1961 Thomas Cup qualification

Tournament details
- Dates: 22 July 1960 – 29 March 1961
- Location: Asian zone: Bangkok Hong Kong Lahore American zone: Toronto European zone: Greenock Derry Paris Southend-on-Sea Stockholm Trollhättan Australasian zone: Feilding Melbourne

= 1961 Thomas Cup qualification =

The qualifying process for the 1961 Thomas Cup took place from 22 July 1960 to 29 March 1961 to decide the final teams which will play in the final tournament.

== Qualification process ==
The qualification process is divided into four regions, the Asian Zone, the American Zone, the European Zone and the Australasian Zone. Teams in their respective zone will compete in a knockout format. Teams will compete for two days, with two singles and doubles played on the first day and three singles and two doubles played on the next day. The teams that win their respective zone will earn a place in the final tournament to be held in Jakarta.

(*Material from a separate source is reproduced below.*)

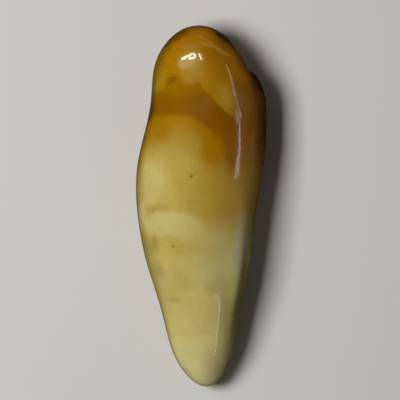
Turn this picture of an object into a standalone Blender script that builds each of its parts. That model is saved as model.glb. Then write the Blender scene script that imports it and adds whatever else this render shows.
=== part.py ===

Indonesia were the champions of the last Thomas Cup, therefore the team automatically qualified for the inter-zone play-offs.

=== Qualified teams ===

| Country | Qualified as | Qualified on | Final appearance |
|---|---|---|---|
| Indonesia | 1958 Thomas Cup winners | 15 June 1958 | 2nd |
| Thailand | Asian Zone winners | 29 March 1961 | 2nd |
| Denmark | European Zone winners | 13 March 1961 | 5th |
| United States | American Zone winners | 25 February 1961 | 5th |
| Australia | Australasian Zone winners | 21 January 1961 | 2nd |

== Australasian Zone ==

=== Final ===

In the final of the Australasian zone qualifiers, Japan conceded a walkover to Australia. Therefore, Australia qualified for the Thomas Cup by default.